-- START SUPPLIED INFORMATION --

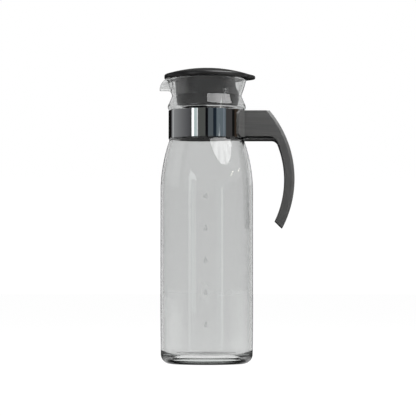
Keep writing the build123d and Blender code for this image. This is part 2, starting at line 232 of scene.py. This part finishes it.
def bump_from(tree, shader, height, depth):
    """Sends a height to the shader's normal."""
    bump = set_inputs(tree.nodes.new("ShaderNodeBump"), Strength=1.0, Distance=depth)
    tree.links.new(height, bump.inputs["Height"])
    tree.links.new(bump.outputs["Normal"], shader.inputs["Normal"])


LINES_FADE = 0.01  # height over which the flow lines set in


def grain_group():
    """Fine moulded grain, slow changes of colour and gloss, and level lines above a height."""
    group, source, result = new_group(
        "Moulded grain",
        [("Grain Size", "NodeSocketFloat", 0.0005), ("Colour", "NodeSocketColor", (0.1, 0.1, 0.1, 1.0)),
         ("Roughness", "NodeSocketFloat", 0.4), ("Lines", "NodeSocketFloat", 0.0),
         ("Lines From", "NodeSocketFloat", 0.0)],
        [("Colour", "NodeSocketColor"), ("Roughness", "NodeSocketFloat"), ("Height", "NodeSocketFloat")])
    place = group.nodes.new("ShaderNodeTexCoord")
    scale = math_node(group, "DIVIDE", 1.0, source.outputs["Grain Size"])
    pits = set_inputs(group.nodes.new("ShaderNodeTexNoise"), Detail=2.0, Roughness=0.6)
    group.links.new(place.outputs["Object"], pits.inputs["Vector"])
    group.links.new(scale, pits.inputs["Scale"])
    clouds = set_inputs(group.nodes.new("ShaderNodeTexNoise"), Scale=22.0, Detail=4.0, Roughness=0.55)
    group.links.new(place.outputs["Object"], clouds.inputs["Vector"])
    tone = set_inputs(group.nodes.new("ShaderNodeMapRange"), From_Min=0.3, From_Max=0.7,
                      To_Min=0.93, To_Max=1.07)
    group.links.new(clouds.outputs["Fac"], tone.inputs["Value"])
    squeeze = set_inputs(group.nodes.new("ShaderNodeMapping"), Scale=(0.03, 0.03, 1.0))
    group.links.new(place.outputs["Object"], squeeze.inputs["Vector"])
    streaks = set_inputs(group.nodes.new("ShaderNodeTexNoise"), Scale=750.0, Detail=1.0)
    group.links.new(squeeze.outputs["Vector"], streaks.inputs["Vector"])
    height = group.nodes.new("ShaderNodeSeparateXYZ")
    group.links.new(place.outputs["Object"], height.inputs["Vector"])
    above = math_node(group, "SUBTRACT", height.outputs["Z"], source.outputs["Lines From"])
    share = math_node(group, "MULTIPLY", above, 1.0 / LINES_FADE)
    share.node.use_clamp = True
    strength = math_node(group, "MULTIPLY", share, source.outputs["Lines"])
    swing = math_node(group, "SUBTRACT", streaks.outputs["Fac"], 0.5)
    lines = math_node(group, "MULTIPLY", swing, strength)
    shade = group.nodes.new("ShaderNodeVectorMath")
    shade.operation = "SCALE"
    group.links.new(source.outputs["Colour"], shade.inputs["Vector"])
    group.links.new(math_node(group, "ADD", tone.outputs["Result"], lines), shade.inputs["Scale"])
    gloss = math_node(group, "MULTIPLY", source.outputs["Roughness"], tone.outputs["Result"])
    group.links.new(shade.outputs["Vector"], result.inputs["Colour"])
    group.links.new(gloss, result.inputs["Roughness"])
    group.links.new(pits.outputs["Fac"], result.inputs["Height"])
    return group


def polish_group():
    """Fine polishing lines that run round a turned or rolled piece of steel."""
    group, source, result = new_group(
        "Polishing lines",
        [("Line Scale", "NodeSocketFloat", 4000.0), ("Roughness", "NodeSocketFloat", 0.1)],
        [("Roughness", "NodeSocketFloat"), ("Height", "NodeSocketFloat")])
    place = group.nodes.new("ShaderNodeTexCoord")
    squeeze = set_inputs(group.nodes.new("ShaderNodeMapping"), Scale=(0.02, 0.02, 1.0))
    group.links.new(place.outputs["Object"], squeeze.inputs["Vector"])
    lines = set_inputs(group.nodes.new("ShaderNodeTexNoise"), Detail=3.0, Roughness=0.7)
    group.links.new(squeeze.outputs["Vector"], lines.inputs["Vector"])
    group.links.new(source.outputs["Line Scale"], lines.inputs["Scale"])
    smear = set_inputs(group.nodes.new("ShaderNodeTexNoise"), Scale=45.0, Detail=5.0, Roughness=0.6)
    group.links.new(place.outputs["Object"], smear.inputs["Vector"])
    dull = set_inputs(group.nodes.new("ShaderNodeMapRange"), From_Min=0.35, From_Max=0.7,
                      To_Min=0.85, To_Max=1.3)
    group.links.new(smear.outputs["Fac"], dull.inputs["Value"])
    gloss = math_node(group, "MULTIPLY", source.outputs["Roughness"], dull.outputs["Result"])
    group.links.new(gloss, result.inputs["Roughness"])
    group.links.new(lines.outputs["Fac"], result.inputs["Height"])
    return group


def shared_group(name, maker):
    """The node group of that name, made the first time it is asked for."""
    return bpy.data.node_groups.get(name) or maker()


# Finishes

BAND_LINES = 5000.0  # noise scale of the band's polishing lines
BOLT_LINES = 2500.0
BOLT_ROUGHNESS = 0.32
HANDLE_ROUGHNESS = 0.38
COVER_ROUGHNESS = 0.42
LID_ROUGHNESS = 0.30
STOPPER_ROUGHNESS = 0.24
INK_ROUGHNESS = 0.5
INK_GRAIN = 0.0002  # size of the ink's grain
HANDLE_GRAIN_DEPTH = 0.00002
LID_GRAIN_DEPTH = 0.00001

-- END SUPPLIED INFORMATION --

Reproduce exactly, please, only the lines from the start of the data above to the line that contains "LINES_FADE = 0.01", with both ends kept.

COMPLETE RESPONSE:
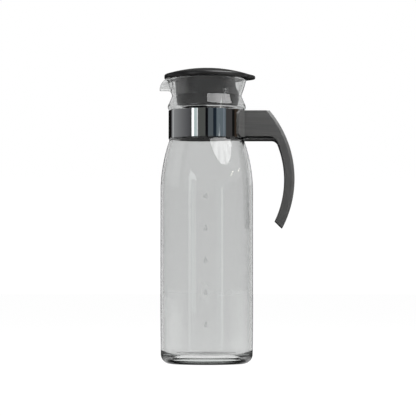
Keep writing the build123d and Blender code for this image. This is part 2, starting at line 232 of scene.py. This part finishes it.
def bump_from(tree, shader, height, depth):
    """Sends a height to the shader's normal."""
    bump = set_inputs(tree.nodes.new("ShaderNodeBump"), Strength=1.0, Distance=depth)
    tree.links.new(height, bump.inputs["Height"])
    tree.links.new(bump.outputs["Normal"], shader.inputs["Normal"])


LINES_FADE = 0.01  # height over which the flow lines set in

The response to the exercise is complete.